■ **INSTRUCTION**
In the data below, find each line containing the string "that" and return it.

■ **DATA FOR THE TASK**
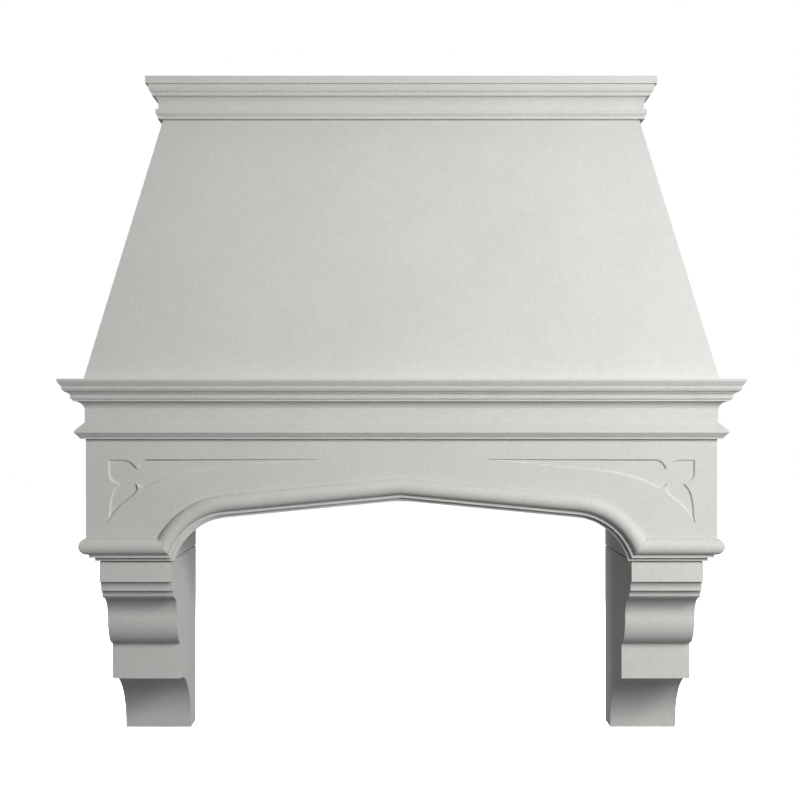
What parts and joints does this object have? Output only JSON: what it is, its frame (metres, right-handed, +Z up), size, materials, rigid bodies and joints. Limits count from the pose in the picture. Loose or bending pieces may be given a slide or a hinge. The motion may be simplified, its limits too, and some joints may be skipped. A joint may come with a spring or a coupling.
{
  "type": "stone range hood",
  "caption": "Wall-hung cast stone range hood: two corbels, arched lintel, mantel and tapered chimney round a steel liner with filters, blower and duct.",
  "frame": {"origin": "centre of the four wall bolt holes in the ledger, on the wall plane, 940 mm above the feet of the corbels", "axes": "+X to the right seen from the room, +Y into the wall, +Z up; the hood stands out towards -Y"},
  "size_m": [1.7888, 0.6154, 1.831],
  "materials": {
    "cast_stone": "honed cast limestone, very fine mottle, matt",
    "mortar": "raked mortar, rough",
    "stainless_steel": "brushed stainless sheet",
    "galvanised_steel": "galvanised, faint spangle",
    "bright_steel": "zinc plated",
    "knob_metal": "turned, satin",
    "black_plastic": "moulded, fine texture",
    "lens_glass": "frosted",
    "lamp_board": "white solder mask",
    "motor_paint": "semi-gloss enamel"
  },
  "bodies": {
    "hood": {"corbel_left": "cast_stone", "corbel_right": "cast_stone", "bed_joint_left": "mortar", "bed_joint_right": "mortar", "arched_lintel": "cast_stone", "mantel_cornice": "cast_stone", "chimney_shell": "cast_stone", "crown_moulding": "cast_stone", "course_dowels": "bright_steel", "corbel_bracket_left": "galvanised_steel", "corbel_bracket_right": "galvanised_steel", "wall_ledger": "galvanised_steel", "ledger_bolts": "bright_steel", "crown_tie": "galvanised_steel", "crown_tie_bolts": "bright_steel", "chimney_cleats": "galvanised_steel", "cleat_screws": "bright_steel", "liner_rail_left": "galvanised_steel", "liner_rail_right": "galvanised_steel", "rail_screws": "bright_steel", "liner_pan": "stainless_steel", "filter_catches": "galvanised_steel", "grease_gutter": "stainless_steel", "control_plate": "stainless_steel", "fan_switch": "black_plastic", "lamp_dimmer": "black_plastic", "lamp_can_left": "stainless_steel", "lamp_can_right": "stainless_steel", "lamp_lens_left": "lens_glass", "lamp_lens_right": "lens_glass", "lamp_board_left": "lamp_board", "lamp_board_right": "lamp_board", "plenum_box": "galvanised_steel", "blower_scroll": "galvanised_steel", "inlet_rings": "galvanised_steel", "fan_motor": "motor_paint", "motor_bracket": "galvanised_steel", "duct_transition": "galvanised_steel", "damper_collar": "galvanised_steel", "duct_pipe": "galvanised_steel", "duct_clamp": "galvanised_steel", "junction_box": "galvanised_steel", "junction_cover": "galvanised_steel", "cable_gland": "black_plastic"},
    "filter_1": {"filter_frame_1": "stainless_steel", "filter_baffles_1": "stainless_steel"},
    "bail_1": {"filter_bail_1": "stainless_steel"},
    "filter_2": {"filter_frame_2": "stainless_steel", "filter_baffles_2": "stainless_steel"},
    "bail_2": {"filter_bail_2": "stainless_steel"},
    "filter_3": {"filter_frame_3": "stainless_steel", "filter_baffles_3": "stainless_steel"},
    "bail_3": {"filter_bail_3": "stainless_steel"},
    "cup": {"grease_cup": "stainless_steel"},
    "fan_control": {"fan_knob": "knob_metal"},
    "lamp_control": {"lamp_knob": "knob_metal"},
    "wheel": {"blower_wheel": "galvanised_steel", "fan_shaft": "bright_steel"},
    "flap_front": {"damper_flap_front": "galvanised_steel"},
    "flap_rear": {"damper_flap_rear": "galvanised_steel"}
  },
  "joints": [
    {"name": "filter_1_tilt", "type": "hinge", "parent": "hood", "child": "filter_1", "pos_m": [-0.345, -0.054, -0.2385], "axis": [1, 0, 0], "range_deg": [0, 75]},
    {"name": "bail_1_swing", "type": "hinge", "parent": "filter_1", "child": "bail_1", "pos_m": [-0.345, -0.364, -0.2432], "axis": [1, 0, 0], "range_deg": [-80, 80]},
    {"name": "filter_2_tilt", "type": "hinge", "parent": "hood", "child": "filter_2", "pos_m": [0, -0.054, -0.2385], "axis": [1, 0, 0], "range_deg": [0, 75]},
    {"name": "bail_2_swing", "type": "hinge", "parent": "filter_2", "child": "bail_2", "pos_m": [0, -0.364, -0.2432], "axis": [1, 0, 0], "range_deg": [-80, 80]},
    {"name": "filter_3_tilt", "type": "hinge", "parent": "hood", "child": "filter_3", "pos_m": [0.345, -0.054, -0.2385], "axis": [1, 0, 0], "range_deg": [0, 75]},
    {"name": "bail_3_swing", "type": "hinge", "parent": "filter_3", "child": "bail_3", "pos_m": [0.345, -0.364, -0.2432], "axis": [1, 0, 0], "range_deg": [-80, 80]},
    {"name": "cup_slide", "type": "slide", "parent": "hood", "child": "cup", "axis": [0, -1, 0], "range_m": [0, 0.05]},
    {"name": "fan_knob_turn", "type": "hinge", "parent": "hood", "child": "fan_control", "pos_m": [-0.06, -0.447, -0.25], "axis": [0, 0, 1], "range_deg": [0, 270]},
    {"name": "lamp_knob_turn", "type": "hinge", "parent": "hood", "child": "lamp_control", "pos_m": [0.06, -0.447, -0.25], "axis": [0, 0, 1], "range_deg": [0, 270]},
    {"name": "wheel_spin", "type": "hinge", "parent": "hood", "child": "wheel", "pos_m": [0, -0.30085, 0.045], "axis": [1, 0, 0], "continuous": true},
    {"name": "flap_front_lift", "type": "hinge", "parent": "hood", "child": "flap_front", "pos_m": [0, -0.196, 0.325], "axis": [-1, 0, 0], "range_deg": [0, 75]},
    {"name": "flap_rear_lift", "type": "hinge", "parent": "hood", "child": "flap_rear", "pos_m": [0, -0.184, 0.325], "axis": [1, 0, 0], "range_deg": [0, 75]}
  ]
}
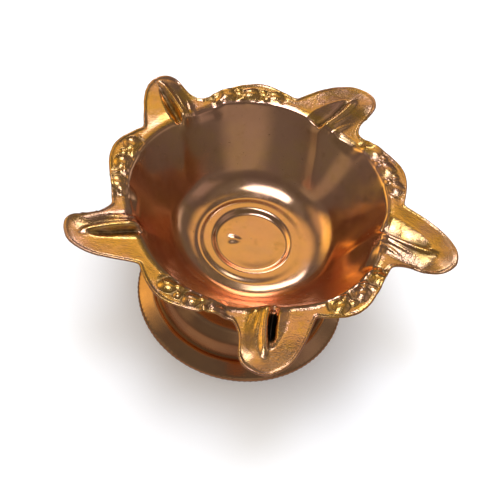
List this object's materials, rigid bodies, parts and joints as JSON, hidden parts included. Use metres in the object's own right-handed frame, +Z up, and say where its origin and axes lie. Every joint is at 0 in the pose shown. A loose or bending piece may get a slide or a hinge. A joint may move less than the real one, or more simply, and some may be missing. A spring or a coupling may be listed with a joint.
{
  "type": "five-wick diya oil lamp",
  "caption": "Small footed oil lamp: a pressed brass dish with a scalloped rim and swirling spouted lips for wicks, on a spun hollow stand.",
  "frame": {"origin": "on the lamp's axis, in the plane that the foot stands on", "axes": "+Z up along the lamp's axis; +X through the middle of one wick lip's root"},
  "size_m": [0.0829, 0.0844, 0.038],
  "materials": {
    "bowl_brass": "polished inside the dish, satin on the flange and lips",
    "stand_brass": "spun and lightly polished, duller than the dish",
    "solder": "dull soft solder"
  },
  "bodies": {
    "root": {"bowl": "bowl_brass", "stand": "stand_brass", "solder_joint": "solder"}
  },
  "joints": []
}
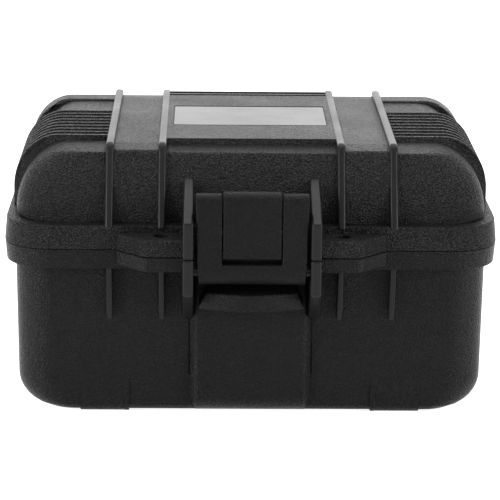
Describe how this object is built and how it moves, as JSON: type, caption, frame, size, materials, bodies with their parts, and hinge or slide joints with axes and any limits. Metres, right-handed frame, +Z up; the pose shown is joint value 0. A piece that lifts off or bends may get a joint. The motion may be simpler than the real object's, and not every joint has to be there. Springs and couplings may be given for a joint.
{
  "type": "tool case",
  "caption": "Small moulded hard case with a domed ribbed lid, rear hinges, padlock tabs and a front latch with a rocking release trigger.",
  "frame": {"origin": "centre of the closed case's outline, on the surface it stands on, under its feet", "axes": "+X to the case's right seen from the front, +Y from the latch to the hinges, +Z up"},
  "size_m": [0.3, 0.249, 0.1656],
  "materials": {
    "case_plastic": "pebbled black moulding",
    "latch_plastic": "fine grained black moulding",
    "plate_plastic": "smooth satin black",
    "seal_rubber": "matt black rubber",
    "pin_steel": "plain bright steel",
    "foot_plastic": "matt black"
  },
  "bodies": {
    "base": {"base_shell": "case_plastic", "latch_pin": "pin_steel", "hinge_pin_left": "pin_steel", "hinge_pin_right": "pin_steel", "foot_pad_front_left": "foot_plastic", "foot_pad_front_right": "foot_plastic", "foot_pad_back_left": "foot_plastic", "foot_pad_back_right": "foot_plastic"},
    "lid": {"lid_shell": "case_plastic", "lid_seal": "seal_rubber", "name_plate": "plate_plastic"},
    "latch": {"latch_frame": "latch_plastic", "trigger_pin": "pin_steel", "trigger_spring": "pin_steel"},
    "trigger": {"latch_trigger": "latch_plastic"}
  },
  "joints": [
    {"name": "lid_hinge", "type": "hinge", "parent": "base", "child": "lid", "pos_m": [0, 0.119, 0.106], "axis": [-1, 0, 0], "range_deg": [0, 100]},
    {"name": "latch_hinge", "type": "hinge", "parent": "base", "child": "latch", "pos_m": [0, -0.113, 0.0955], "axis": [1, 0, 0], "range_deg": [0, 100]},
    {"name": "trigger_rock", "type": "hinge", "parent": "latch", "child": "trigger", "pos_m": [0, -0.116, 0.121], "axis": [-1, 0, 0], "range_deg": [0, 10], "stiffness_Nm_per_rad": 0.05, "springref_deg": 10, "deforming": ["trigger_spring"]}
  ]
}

■ **THE OUTPUT**
  "frame": {"origin": "on the lamp's axis, in the plane that the foot stands on", "axes": "+Z up along the lamp's axis; +X through the middle of one wick lip's root"},
Describe how this object is built and how it moves, as JSON: type, caption, frame, size, materials, bodies with their parts, and hinge or slide joints with axes and any limits. Metres, right-handed frame, +Z up; the pose shown is joint value 0. A piece that lifts off or bends may get a joint. The motion may be simpler than the real object's, and not every joint has to be there. Springs and couplings may be given for a joint.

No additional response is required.